2. The dough needs to be quite soft but you should be able to roll it. If you think it needs more flour, please add one tablespoon at the time. You can do this one day ahead, and rest the dough overnight.
3. Mix the grated apples with the sugar and cinnamon (and the optional ingredients) then allow to sit for 30 minutes.
4. Grease and line a 28 x 28 cm baking tin, or if you have a springform tin you don't need to line it.
5. Divide the dough into two and roll to roughly the shape of the tin. Place the first layer in the tin and stretch it with your fingertips to fill in the corners. If you rolled it too large, you can trim the excess.
6. Add the apples on top, but not before squeezing them of their liquid. Place the other layer of dough on top and prick with a fork.

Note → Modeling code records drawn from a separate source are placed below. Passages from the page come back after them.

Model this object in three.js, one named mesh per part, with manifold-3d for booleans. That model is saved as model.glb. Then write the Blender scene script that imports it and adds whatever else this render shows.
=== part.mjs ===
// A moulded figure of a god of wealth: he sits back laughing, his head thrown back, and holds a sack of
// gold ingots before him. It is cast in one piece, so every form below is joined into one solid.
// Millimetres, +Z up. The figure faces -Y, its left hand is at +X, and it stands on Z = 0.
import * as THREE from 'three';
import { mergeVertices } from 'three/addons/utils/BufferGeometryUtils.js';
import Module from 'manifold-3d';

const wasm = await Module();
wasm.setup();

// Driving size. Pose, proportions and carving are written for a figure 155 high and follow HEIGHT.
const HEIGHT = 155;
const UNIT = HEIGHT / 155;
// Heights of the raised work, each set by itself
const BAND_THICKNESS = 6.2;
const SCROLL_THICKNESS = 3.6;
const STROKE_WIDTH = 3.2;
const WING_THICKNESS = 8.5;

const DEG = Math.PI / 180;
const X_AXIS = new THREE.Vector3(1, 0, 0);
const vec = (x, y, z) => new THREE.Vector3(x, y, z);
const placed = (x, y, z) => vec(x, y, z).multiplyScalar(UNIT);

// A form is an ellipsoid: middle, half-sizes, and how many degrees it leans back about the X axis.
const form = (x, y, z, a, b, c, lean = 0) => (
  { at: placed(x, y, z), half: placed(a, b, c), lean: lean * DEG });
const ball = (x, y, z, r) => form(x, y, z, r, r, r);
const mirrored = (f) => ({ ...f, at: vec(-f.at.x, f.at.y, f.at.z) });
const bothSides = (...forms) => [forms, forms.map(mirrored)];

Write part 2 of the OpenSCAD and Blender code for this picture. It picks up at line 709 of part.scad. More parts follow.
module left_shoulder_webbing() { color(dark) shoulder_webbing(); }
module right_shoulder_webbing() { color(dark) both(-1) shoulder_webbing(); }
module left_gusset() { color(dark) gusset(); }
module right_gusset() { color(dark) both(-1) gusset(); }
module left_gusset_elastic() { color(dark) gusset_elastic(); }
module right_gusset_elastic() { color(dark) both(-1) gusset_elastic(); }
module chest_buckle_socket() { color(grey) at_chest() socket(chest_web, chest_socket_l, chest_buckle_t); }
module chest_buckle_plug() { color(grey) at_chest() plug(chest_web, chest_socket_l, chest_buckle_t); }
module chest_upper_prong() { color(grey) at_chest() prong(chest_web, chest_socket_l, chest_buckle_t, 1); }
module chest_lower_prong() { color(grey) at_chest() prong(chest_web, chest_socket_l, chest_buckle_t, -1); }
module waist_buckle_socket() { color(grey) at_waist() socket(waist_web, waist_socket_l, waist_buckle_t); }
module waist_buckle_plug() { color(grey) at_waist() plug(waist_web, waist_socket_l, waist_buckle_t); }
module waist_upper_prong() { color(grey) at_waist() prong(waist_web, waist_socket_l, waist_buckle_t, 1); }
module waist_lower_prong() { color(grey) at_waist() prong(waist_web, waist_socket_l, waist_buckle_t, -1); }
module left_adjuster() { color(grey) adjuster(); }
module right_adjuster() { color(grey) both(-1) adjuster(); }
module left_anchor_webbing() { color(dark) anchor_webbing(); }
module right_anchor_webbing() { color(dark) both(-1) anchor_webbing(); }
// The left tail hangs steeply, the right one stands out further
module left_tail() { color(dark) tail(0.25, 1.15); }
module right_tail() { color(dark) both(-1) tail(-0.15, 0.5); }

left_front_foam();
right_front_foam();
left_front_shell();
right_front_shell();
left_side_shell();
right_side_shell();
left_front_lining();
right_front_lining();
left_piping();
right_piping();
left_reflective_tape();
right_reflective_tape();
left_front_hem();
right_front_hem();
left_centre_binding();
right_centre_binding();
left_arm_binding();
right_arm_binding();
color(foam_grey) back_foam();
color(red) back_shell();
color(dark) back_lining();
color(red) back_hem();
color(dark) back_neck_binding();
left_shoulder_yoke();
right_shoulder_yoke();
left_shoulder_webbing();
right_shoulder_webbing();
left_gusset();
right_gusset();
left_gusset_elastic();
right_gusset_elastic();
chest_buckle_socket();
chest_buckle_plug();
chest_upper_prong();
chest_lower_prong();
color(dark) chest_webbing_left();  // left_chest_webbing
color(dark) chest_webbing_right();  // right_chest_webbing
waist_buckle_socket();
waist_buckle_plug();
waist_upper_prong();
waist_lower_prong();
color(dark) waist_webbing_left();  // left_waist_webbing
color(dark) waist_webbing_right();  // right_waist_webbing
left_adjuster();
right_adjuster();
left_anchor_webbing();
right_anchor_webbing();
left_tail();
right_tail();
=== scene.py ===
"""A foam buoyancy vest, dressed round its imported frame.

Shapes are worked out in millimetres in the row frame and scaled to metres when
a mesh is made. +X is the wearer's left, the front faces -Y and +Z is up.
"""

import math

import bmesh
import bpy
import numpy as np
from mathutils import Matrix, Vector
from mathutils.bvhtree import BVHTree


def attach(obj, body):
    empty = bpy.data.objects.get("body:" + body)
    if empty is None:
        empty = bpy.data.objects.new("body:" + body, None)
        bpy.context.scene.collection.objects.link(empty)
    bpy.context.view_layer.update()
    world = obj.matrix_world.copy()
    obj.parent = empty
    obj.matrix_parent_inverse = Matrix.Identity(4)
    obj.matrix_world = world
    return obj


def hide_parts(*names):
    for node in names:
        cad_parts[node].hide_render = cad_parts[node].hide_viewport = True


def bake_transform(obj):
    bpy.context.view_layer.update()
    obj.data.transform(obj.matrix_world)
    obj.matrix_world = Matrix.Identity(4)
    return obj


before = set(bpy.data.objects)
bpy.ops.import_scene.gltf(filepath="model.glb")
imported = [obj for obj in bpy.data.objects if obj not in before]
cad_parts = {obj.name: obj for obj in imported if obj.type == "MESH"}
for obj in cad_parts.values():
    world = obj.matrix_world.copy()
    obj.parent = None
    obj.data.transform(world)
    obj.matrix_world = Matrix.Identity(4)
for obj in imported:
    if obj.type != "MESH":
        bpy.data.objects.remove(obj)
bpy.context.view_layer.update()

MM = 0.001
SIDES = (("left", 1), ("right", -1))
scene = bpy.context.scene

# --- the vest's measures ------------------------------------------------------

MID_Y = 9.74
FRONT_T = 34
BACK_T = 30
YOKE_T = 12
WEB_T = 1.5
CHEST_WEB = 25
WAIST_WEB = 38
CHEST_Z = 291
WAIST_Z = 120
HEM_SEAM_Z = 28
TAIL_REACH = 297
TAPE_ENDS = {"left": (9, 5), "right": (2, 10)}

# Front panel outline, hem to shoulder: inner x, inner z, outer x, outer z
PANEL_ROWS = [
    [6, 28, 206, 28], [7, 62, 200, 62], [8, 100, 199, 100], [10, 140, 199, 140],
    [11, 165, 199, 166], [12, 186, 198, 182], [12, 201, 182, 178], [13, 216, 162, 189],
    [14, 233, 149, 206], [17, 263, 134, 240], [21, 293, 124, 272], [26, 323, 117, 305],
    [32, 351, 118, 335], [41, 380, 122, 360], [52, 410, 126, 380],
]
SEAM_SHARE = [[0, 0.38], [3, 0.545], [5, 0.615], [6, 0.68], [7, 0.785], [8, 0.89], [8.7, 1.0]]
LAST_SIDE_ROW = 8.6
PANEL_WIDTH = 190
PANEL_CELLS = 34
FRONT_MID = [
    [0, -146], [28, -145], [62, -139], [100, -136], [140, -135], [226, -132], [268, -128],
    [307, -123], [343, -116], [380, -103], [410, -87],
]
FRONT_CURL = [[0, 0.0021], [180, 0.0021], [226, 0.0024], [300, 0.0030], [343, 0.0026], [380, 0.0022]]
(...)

7. Bake at 200°C for 25 minutes or until the top turns a light golden brown.
8. Allow to cool in the pan and only slice it when it is completely cold. Sprinkle with icing sugar and serve.
Recipe by Ioana Logan
For the dough
- 500 g flour
- 1 tsp of sugar
- 7 g dried yeast
- 350 ml warm water
- 50 ml of oil
- ½ tsp salt
1. Mix all of the ingredients above in a bowl and form a dough.
2. We cover and let it rise for 15-20 min.
3. While the dough rises, make the filling.
For the filling
- 1 kg of ricotta
- 5-6 eggs
- 2-3 g sugar
- 1-2 vanilla
- 1 full lemon zested
- 2-3 tbsp of sunflower oil
- 1 extra egg (to spread on the placinta before baking)
- 1 tbsp of milk
1. Preheat the oven to 160°C.
2. Mix all the filling ingredients to make a paste. Then set aside.
3. Remove the dough from the bowl onto a floured surface and divide into 4 equal pieces.
4. Roll into a thin pastry. On top, spread a part of the filling and spread it evenly all over the filo.
5. Line a baking tray with 20 ml of oil.
6. Roll it and we put it in a baking tray.
7. Repeat these steps until there is no more mixture.
8. Then mix the extra egg with the 1 tbsp of milk and using a brush, coat the placenta and put in the oven for about 45-60 minutes or until golden brown. While it bakes regularly poke the placinta to see if it is ready to be pulled out of the oven. If nothing sticks to your stick then it is ready.